Unfortunately I do not enjoy the taste of most energy drinks, with the exception of Rockstar Pomegranate. This stuff, I could drink by the case (if my heart could handle that much caffeine) unfortunately they do not sell it in stores anymore. Talking about it with a fellow co-worker a few weeks ago, she found out that you could order cases of Rockstar Pomegranate directly from the rockstar website. with out delay, we split a case of 24. Flash forward a few weeks, and the wonderful case of developer-fueling goodness arrives and we began to drink it. So I began to think, what can we do with the empty cans. We cant just throw them out, each can represents a badge of hard work. We need to display them, somewhere.

Back to the Shower.. I'm in my shower when the idea comes to me, why not build a pyramidal stack of cans between our desks? This is where my mind starts going down it's nerdy path.  I'm going to best recreate my thought pattern, so you can get some insight into how strange my mind works.

" Ohhh.. we could build a pyramid of cans! there is plenty of room against the wall between our desks. Hmm... I wonder how big of a pyramid we can build, how many cans in the case?.. 24. well, the top level would be one can, the second row would be two cans. I wonder if there is a formula for figuring out the total number of items in a pyramid stack? So one can, obviously is one. three cans equals 2 rows, a row of one can, and a second row of two cans. Three rows equals 6 cans, 4 rows equals 10 cans.  What would the formula be? Well if  t equals the total number of cans, and r equals the number of rows how could I find the value of r using the value of t. For t = 1, r = 1. for t = 3, r = 2 and for t = 6, r =3. So then r = t divided by?..um, well for one, it's divided by one and for 6 it's divided by 2, so for 3 it's divided by 1.5? that doesn't seem right. there is deffiently a pattern, which means there is a formula. I guess I could look it up on google. Screw that. I'm smart, well I'm not google smart, but smart enough where I can figure it out. I bet I could program the solution.  did I already shampoo my hair?"

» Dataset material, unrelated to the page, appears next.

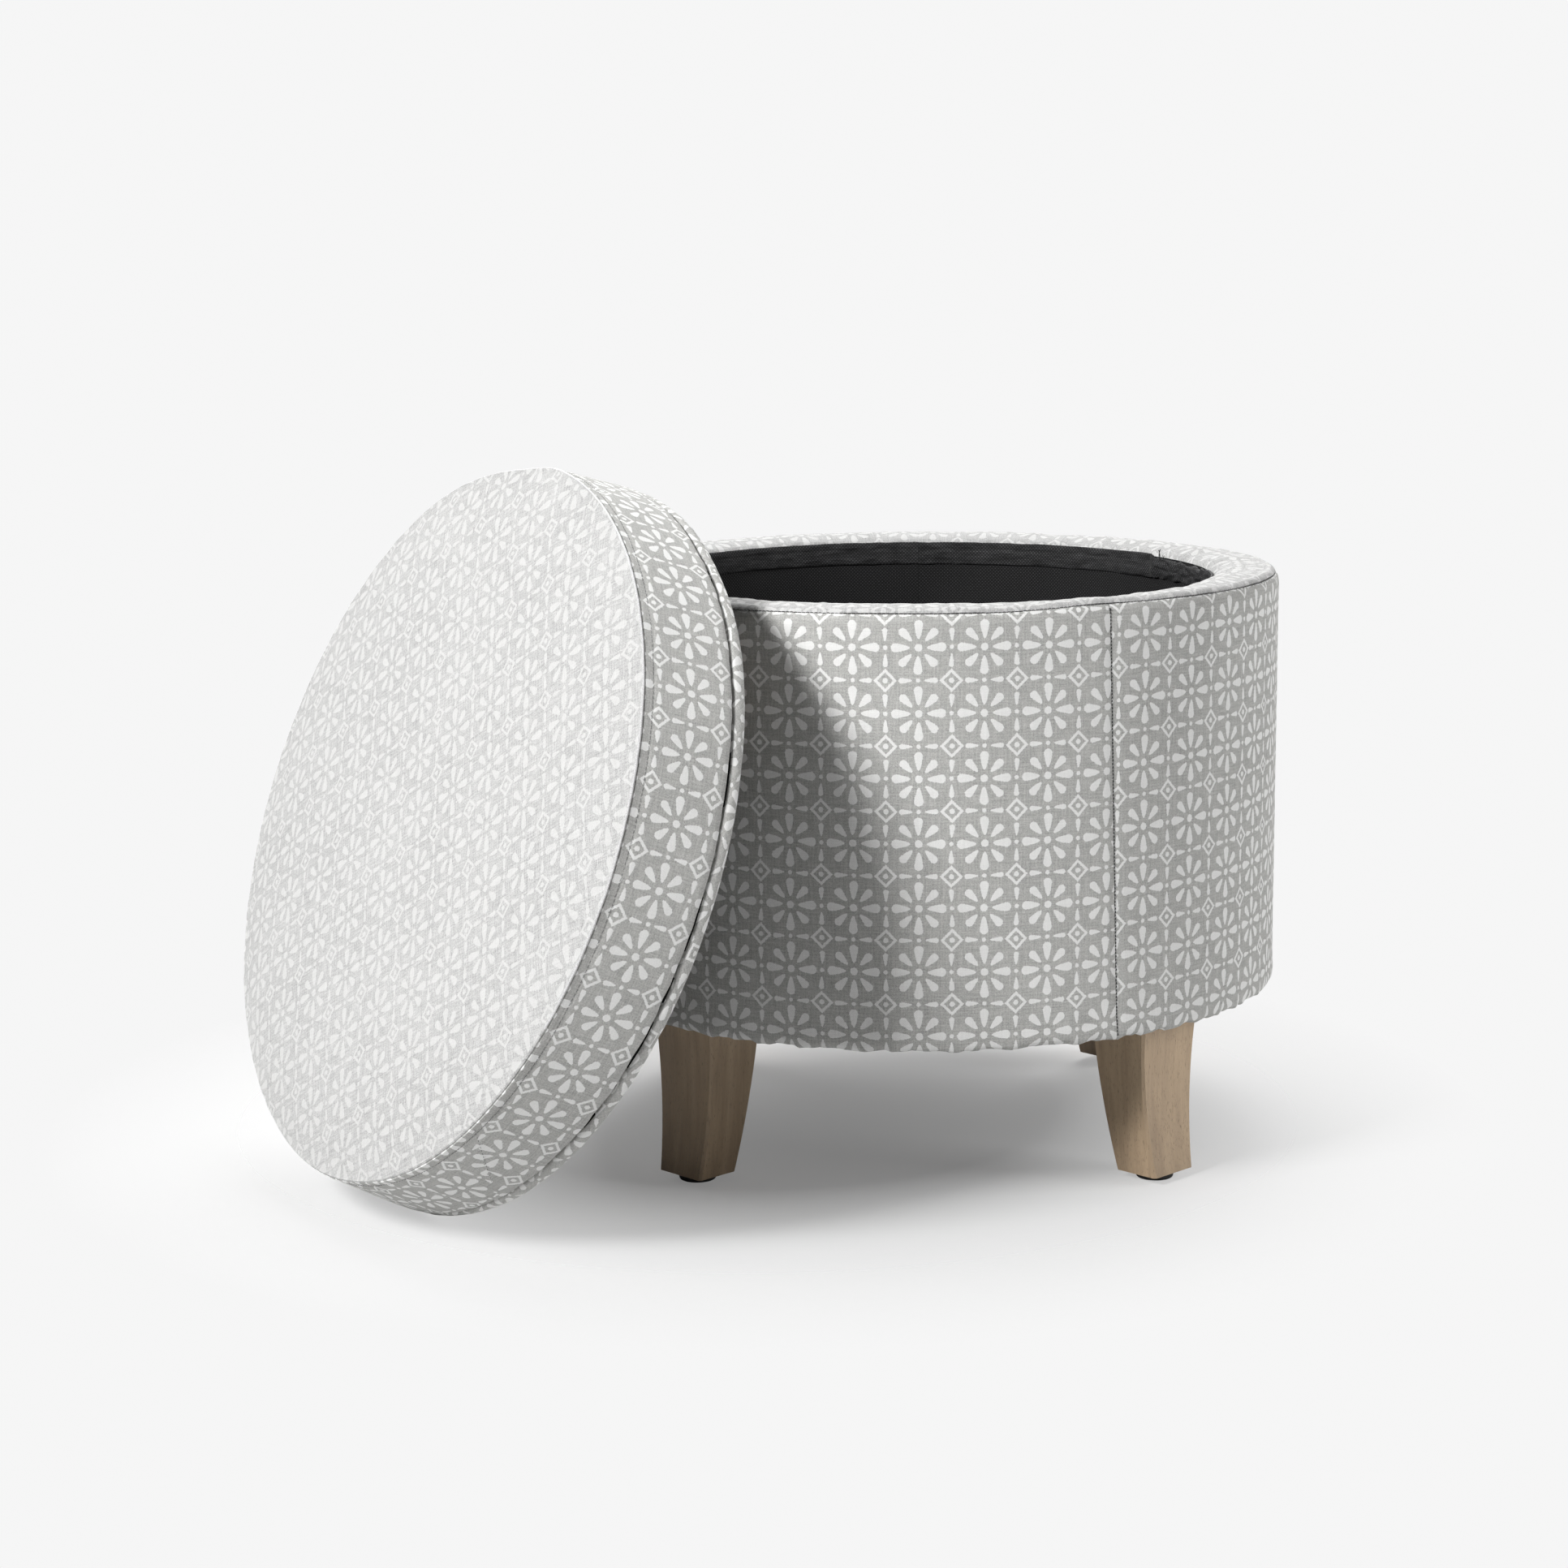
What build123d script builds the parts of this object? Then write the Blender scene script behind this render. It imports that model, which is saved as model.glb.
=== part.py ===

So you get the idea.  I left the house that day, stuck on figuring out this problem. I could clearly see that there was a pattern, I just had to figure out the formula that create that pattern. Here is the process I went about solving it, I received some help from co-workers and the internet. First thing I did was write out the permutations I knew the answers too.

 Total Cans (t) Number of Rows (r) Number of cans in bottom row 1 1 1 2 N/A N/A 3 2 2 4 N/A N/A 5 N/A N/A 6 3 3 ... 10 4 4 ... 15 5 5

Right away I could see that the number or rows was equal to the number of cans in the bottom row.  So r = number of rows AND number or cans in bottom row. I could also see that only certain numbers could be used to produce a pyramid. 1,3,6,10,15,... There was a pattern to them, 1 (+2 = ) 3 (+3 = ) 6 (+4 = ) 10 (+ 5 = ) 15. I was not sure if that would be helpful, but I kept note.  As I worked, my mind kept working on this problem, by the end of the day I had my first formula: r = (t+x)/y where: r = number of rows/cans on bottom row t = total number of cans x = (some value, or 0) y = some other value. Concrete I know. but I was on to something, the formula worked for my examples

 r t x y 1 1 1 1 2 3 1 2 3 6 0 2

It seemed like y = 2, and x= well that was less concreate. Eventually I realized this forumal, although working for my examples, was not correct. The next day during lunch I talked with some of my co-workers about this problem I was working on. Lucky for us, we have a black board in our lunch room, and as I rambled to them I wrote down my examples. With there help, we came up with this formula: t = (r(r+1)) / 2; Which I took a step further to : t = (r² + r) / 2. That's great and all if I was trying to take the number of rows and solve for the total cans (it's an arithmetic sequence). But I wanted to do the opposite. Well, that should be as simple as taking the formula and solving for r.  It's harded then it looks. Let me show you a few of the steps I went through. t = (r²+ r) /2 2t = r² + r 2t - r = r² √(2t - r) = r OK, great I've solved for r. the problem is that r is in the solution. That's like providing a word in its meaning, not helpful. I was stuck  I could not get past this part on my own, I'm just not that good at math.  Enter Wolframalpha. Wolframalpha is this great statistical/mathmatical search engine. It's one of the closets things we have to skynet. So first I fed it my t formula and it provided me with all these great graphs and numbers. (Here is a link) Now how was I going to get help solving for r ?  Well I under estimated how smart wolfram alpha is.  My next query was simply "t = ((r^2) + r)/2 solve for r"  and here was what it came up with So it looks like I had found my answer.  the formula I was looking for was:

`r = 1/2 (√(8 t+1)-1)`

I doubt I would have been able to figure that solution out on my own.  So I took our number of cans 24, and plugged it into that formula. the result is 6 (well it's not, if t = 21, then it would be 6, 24 does not work for a pyramid). Now i know we'll be able to build a pyramid of cans 6 rows high). wouldn't it have just been easier to start with one can and work my way down, until I ran out of cans. Well, yes it would have been extremely easier. But I am a developer/nerd. My mind thrives on problem solving. It's fun, at least I think so. So next time you are in the shower and you start to think about a problem (work safe problems). I suggest roll with it, you might have fun and you could learn something new.